◆ Short problem: Reproduce every entry exactly as shown.
##### Provided material #####
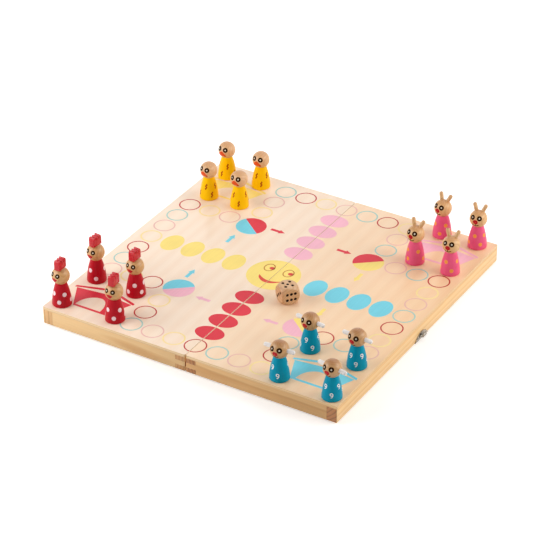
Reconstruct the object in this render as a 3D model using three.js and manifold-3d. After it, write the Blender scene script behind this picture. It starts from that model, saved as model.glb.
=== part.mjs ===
// Ludo game in a folding wooden case, lying open as its own board, with animal pawns and a die.
// Millimetres, +Z up. The seam runs along Y, and the camera side of the board is -Y.
import * as THREE from 'three';
import { mergeVertices } from 'three/addons/utils/BufferGeometryUtils.js';
import Module from 'manifold-3d';

const wasm = await Module();
wasm.setup();

// Case: two shallow trays, each of five boards, lying with the openings down
const boardSide = 300;
const seamGap = 1;
const wallThickness = 10;
const wallHeight = 14;
const panelThickness = 3;
const panelCornerRadius = 2;
const panelBevel = 0.3;
const wallCornerRadius = 1;
const fingerCount = 3;
const closedGap = 0.3;

// Butt hinges let into the seam walls
const hingePlaceShares = [-0.32, 0.32];
const leafLength = 30;
const leafHeight = 9;
const leafThickness = 0.8;
const leafProud = 0.2;
const mortiseClearance = 0.1;
const knuckleRadius = 1.25;
const knuckleClearance = 0.3;
const knuckleGap = 0.2;
const knuckleCount = 5;
const hingePinRadius = 0.6;
const pinClearance = 0.2;

// Latch: a catch plate with a hook on the right case, a hasp on the left case
const latchPlateLength = 24;
const latchPlateRise = 7;
const latchPlateThickness = 0.8;
const latchEdgeGap = 0.3;
const nailInset = 2.8;
const nailRise = 1.5;
const nailHeadRadius = 1.1;
const nailHeadHeight = 0.6;
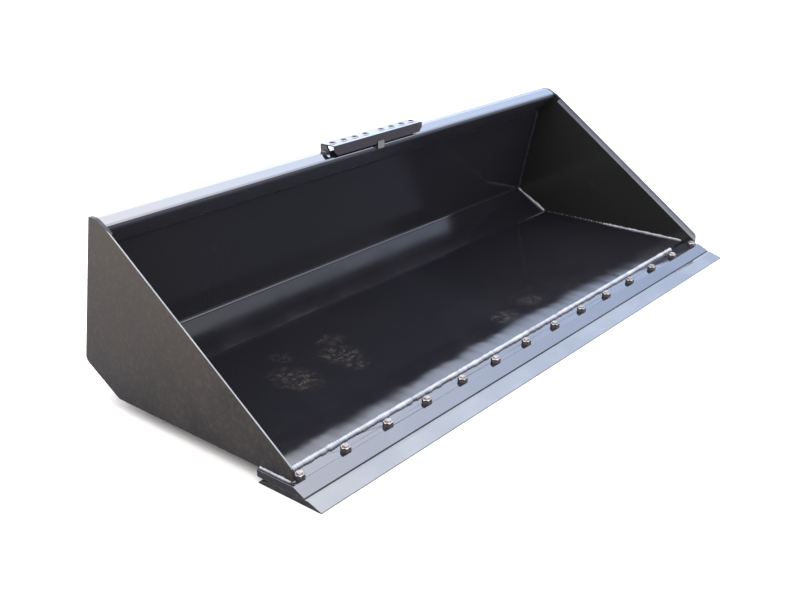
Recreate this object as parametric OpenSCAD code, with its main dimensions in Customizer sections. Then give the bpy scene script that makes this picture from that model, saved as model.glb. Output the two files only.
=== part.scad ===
// Low-profile skid steer bucket: a bent floor and back sheet between two side plates,
// a three-sided tube along the top, a welded base edge with a bolt-on reversible
// cutting edge, a perforated step, and a quick-attach frame on the back.
// Millimetres, +Z up. X runs across the bucket and Y from the cutting edge to the rear.
// The origin is under the middle of the bucket, on the surface it stands on.

/* [Bucket body] */
// Width over the side plates
bucket_w = 2032; // [1524:1:2438]
// Height of the top tube above the underside of the floor
bucket_h = 489; // [470:1:560]
// Distance from the bolt line back to the heel bend
heel_y = 636; // [580:1:720]
// Front-to-back run of the sloping heel
heel_run = 132; // [100:1:160]
// Rise of the sloping heel
heel_rise = 76; // [60:1:90]
// How far the top of the back leans forward of its foot
back_lean = 100; // [60:1:120]
// Thickness of the bent floor and back sheet
sheet_t = 6; // [5:0.5:8]
// Outer radius of the sheet's bends
bend_r = 18; // [12:1:24]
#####
◆ Solution:
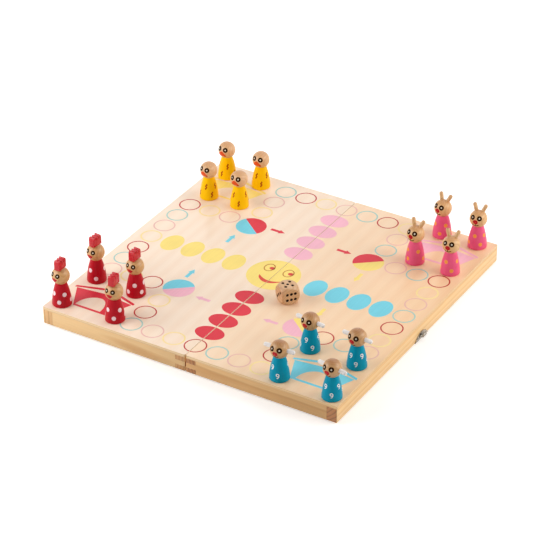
Reconstruct the object in this render as a 3D model using three.js and manifold-3d. After it, write the Blender scene script behind this picture. It starts from that model, saved as model.glb.
=== part.mjs ===
// Ludo game in a folding wooden case, lying open as its own board, with animal pawns and a die.
// Millimetres, +Z up. The seam runs along Y, and the camera side of the board is -Y.
import * as THREE from 'three';
import { mergeVertices } from 'three/addons/utils/BufferGeometryUtils.js';
import Module from 'manifold-3d';

const wasm = await Module();
wasm.setup();

// Case: two shallow trays, each of five boards, lying with the openings down
const boardSide = 300;
const seamGap = 1;
const wallThickness = 10;
const wallHeight = 14;
const panelThickness = 3;
const panelCornerRadius = 2;
const panelBevel = 0.3;
const wallCornerRadius = 1;
const fingerCount = 3;
const closedGap = 0.3;

// Butt hinges let into the seam walls
const hingePlaceShares = [-0.32, 0.32];
const leafLength = 30;
const leafHeight = 9;
const leafThickness = 0.8;
const leafProud = 0.2;
const mortiseClearance = 0.1;
const knuckleRadius = 1.25;
const knuckleClearance = 0.3;
const knuckleGap = 0.2;
const knuckleCount = 5;
const hingePinRadius = 0.6;
const pinClearance = 0.2;

// Latch: a catch plate with a hook on the right case, a hasp on the left case
const latchPlateLength = 24;
const latchPlateRise = 7;
const latchPlateThickness = 0.8;
const latchEdgeGap = 0.3;
const nailInset = 2.8;
const nailRise = 1.5;
const nailHeadRadius = 1.1;
const nailHeadHeight = 0.6;
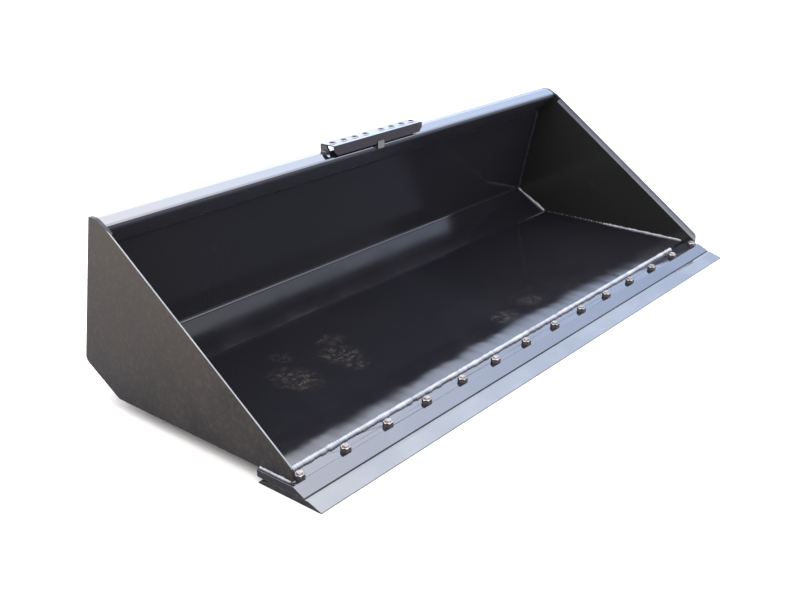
Recreate this object as parametric OpenSCAD code, with its main dimensions in Customizer sections. Then give the bpy scene script that makes this picture from that model, saved as model.glb. Output the two files only.
=== part.scad ===
// Low-profile skid steer bucket: a bent floor and back sheet between two side plates,
// a three-sided tube along the top, a welded base edge with a bolt-on reversible
// cutting edge, a perforated step, and a quick-attach frame on the back.
// Millimetres, +Z up. X runs across the bucket and Y from the cutting edge to the rear.
// The origin is under the middle of the bucket, on the surface it stands on.

/* [Bucket body] */
// Width over the side plates
bucket_w = 2032; // [1524:1:2438]
// Height of the top tube above the underside of the floor
bucket_h = 489; // [470:1:560]
// Distance from the bolt line back to the heel bend
heel_y = 636; // [580:1:720]
// Front-to-back run of the sloping heel
heel_run = 132; // [100:1:160]
// Rise of the sloping heel
heel_rise = 76; // [60:1:90]
// How far the top of the back leans forward of its foot
back_lean = 100; // [60:1:120]
// Thickness of the bent floor and back sheet
sheet_t = 6; // [5:0.5:8]
// Outer radius of the sheet's bends
bend_r = 18; // [12:1:24]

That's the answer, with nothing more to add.